Tomorrow is Juneteenth, commemorating the freeing of enslaved Black people in Texas on June 19, 1865. That was the day that Maj. Gen. Gordon Granger delivered a message to the people of Galveston, Texas that the Union had won the Civil War and they could enforce the Emancipation Proclamation in Texas. (Of course, slavery in the US wasn't officially abolished until the ratification of the 13th Amendment six months later.) Finally, this week, the US government has recognized June 19 as a national holiday—Juneteenth National Independence Day. But as historian and Columbia University journalism professor Jelani Cobb wrote in the New Yorker last year, "Emancipation is a marker of progress for white Americans, not black ones." From the New Yorker:
[…] Juneteenth exists as a counterpoint to the Fourth of July; the latter heralds the arrival of American ideals, the former stresses just how hard it has been to live up to them. This failure was not exclusive to the South. Northern states generally abolished slavery in the decades after the American Revolution, but many slaveholders there, rather than free the people they held in bondage, sold them to traders in the South, or moved to states where the institution was still legal. The black men, women, and children who heard [Major General Gordon] Granger's pronouncement [of emancipation] a hundred and fifty-five years ago in Galveston were not slaves; they were a barometer of American democracy.

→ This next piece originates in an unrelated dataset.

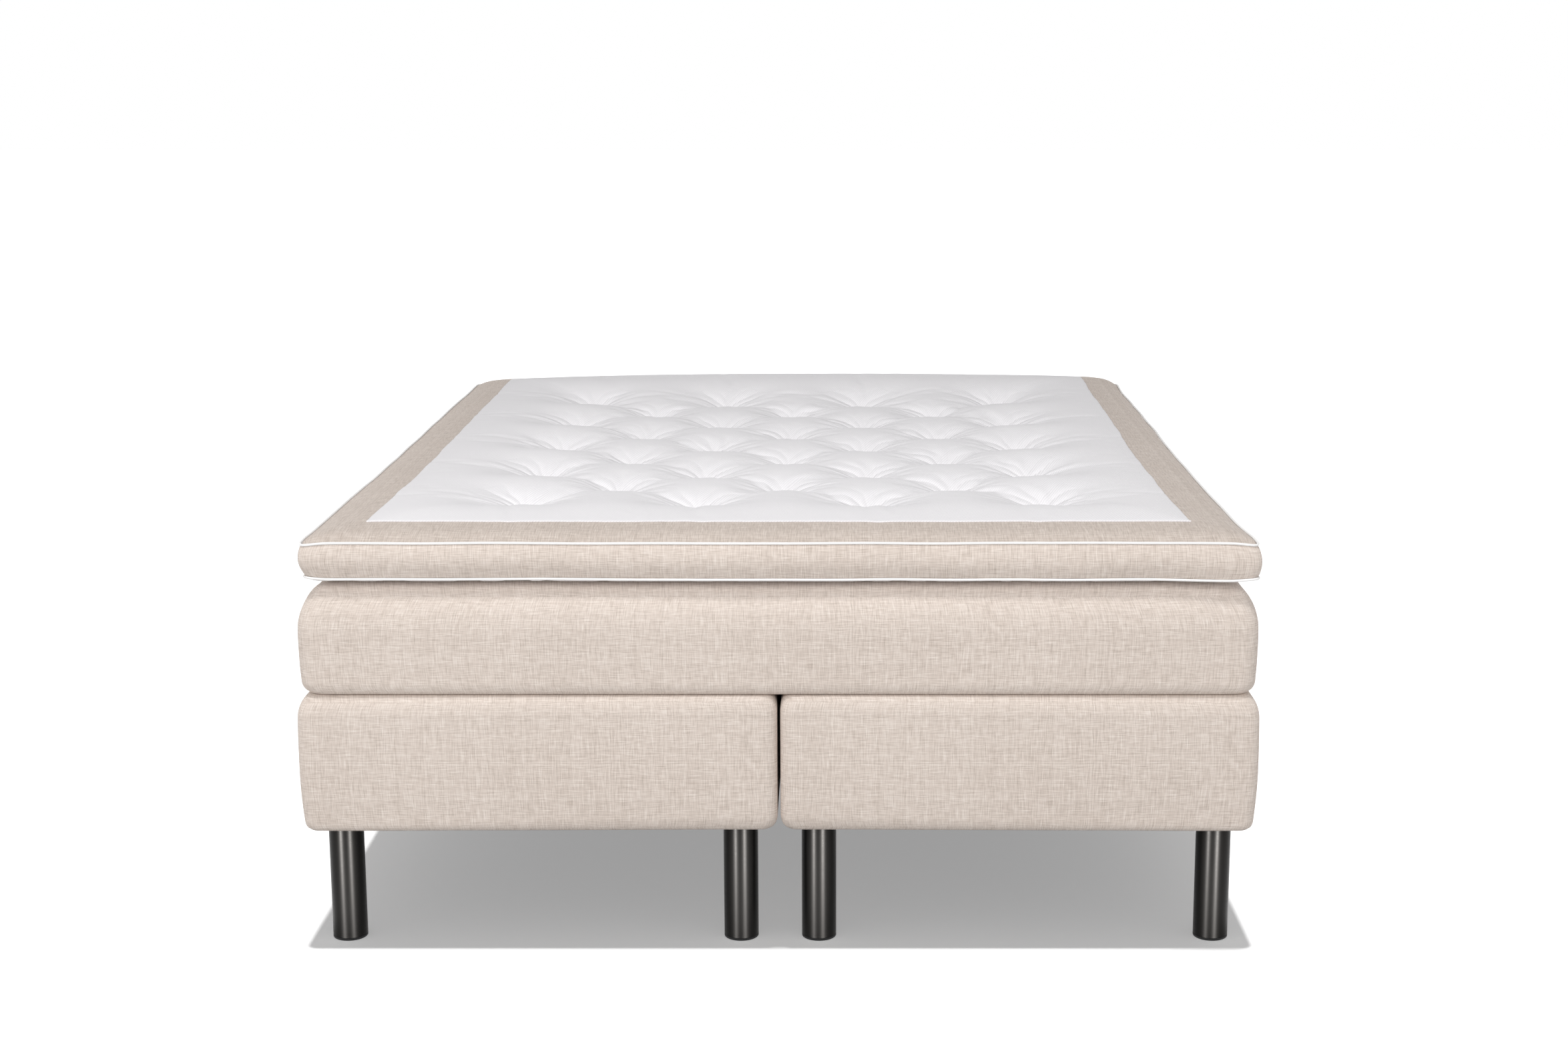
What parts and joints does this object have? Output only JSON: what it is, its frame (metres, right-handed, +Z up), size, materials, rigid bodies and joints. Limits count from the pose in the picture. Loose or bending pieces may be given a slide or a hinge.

There's a paradox inherent in the fact that emancipation is celebrated primarily among African-Americans, and that the celebration is rooted in a perception of slavery as something that happened to black people, rather than something that the country committed. The paradox rests on the presumption that the arrival of freedom should be greeted with gratitude, instead of with self-reflection about what allowed it to be deprived in the first place.
"Juneteenth and the Meaning of Freedom" by Jelani Cobb (The New Yorker)
image: "An early celebration of Emancipation Day (Juneteenth) in 1900" / Mrs. Charles Stephenson (Grace Murray) – The Portal to Texas History Austin History Center, Austin Public Library (public domain)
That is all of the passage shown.